TASK PROMPT → Using the listing below, select the lines with the word "handed" and copy them.

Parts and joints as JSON
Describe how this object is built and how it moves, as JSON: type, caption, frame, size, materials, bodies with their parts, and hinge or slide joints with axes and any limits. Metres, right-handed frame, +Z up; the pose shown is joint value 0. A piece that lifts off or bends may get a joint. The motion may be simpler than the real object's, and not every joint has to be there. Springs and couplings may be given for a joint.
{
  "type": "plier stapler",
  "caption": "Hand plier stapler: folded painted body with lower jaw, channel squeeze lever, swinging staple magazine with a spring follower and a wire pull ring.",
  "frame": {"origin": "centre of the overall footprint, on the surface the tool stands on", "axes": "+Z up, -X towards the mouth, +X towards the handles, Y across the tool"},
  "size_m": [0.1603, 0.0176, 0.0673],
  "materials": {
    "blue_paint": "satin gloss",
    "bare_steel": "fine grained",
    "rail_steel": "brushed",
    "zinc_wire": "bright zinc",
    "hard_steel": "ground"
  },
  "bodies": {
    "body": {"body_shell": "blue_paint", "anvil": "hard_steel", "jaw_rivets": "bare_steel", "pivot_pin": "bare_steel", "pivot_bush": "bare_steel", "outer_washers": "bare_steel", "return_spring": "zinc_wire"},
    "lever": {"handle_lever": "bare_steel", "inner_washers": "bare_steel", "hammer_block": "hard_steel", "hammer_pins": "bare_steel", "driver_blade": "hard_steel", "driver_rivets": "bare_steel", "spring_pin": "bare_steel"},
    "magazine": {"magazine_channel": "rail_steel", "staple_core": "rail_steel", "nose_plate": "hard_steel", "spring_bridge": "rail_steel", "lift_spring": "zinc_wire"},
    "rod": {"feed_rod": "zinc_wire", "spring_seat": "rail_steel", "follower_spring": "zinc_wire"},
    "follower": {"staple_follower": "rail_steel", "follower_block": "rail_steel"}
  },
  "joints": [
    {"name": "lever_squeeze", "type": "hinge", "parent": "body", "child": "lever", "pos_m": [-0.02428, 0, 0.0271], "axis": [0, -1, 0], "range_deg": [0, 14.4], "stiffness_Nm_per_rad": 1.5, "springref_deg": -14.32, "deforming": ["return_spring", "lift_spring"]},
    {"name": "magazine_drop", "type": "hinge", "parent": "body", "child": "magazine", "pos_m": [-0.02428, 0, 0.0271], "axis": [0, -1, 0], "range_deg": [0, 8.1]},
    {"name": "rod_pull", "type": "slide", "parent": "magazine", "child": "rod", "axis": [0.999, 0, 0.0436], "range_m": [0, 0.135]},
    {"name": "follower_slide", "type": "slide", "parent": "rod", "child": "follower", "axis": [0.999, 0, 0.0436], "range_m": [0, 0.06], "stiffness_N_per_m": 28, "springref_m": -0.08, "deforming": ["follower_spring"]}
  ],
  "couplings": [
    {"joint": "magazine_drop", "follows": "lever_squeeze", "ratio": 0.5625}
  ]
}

--

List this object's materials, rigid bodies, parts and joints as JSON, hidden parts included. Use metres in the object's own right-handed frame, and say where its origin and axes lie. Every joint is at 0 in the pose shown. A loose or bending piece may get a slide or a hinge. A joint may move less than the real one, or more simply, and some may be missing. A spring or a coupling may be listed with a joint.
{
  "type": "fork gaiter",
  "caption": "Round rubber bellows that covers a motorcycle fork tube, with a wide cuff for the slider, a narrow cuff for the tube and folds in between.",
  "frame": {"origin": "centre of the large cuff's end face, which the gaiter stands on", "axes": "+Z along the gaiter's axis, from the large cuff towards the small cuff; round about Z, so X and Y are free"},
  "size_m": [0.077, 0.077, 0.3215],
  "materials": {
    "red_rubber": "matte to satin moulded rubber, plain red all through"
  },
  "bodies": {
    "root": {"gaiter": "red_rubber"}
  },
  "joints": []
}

FINAL RESULT →
Describe how this object is built and how it moves, as JSON: type, caption, frame, size, materials, bodies with their parts, and hinge or slide joints with axes and any limits. Metres, right-handed frame, +Z up; the pose shown is joint value 0. A piece that lifts off or bends may get a joint. The motion may be simpler than the real object's, and not every joint has to be there. Springs and couplings may be given for a joint.
List this object's materials, rigid bodies, parts and joints as JSON, hidden parts included. Use metres in the object's own right-handed frame, and say where its origin and axes lie. Every joint is at 0 in the pose shown. A loose or bending piece may get a slide or a hinge. A joint may move less than the real one, or more simply, and some may be missing. A spring or a coupling may be listed with a joint.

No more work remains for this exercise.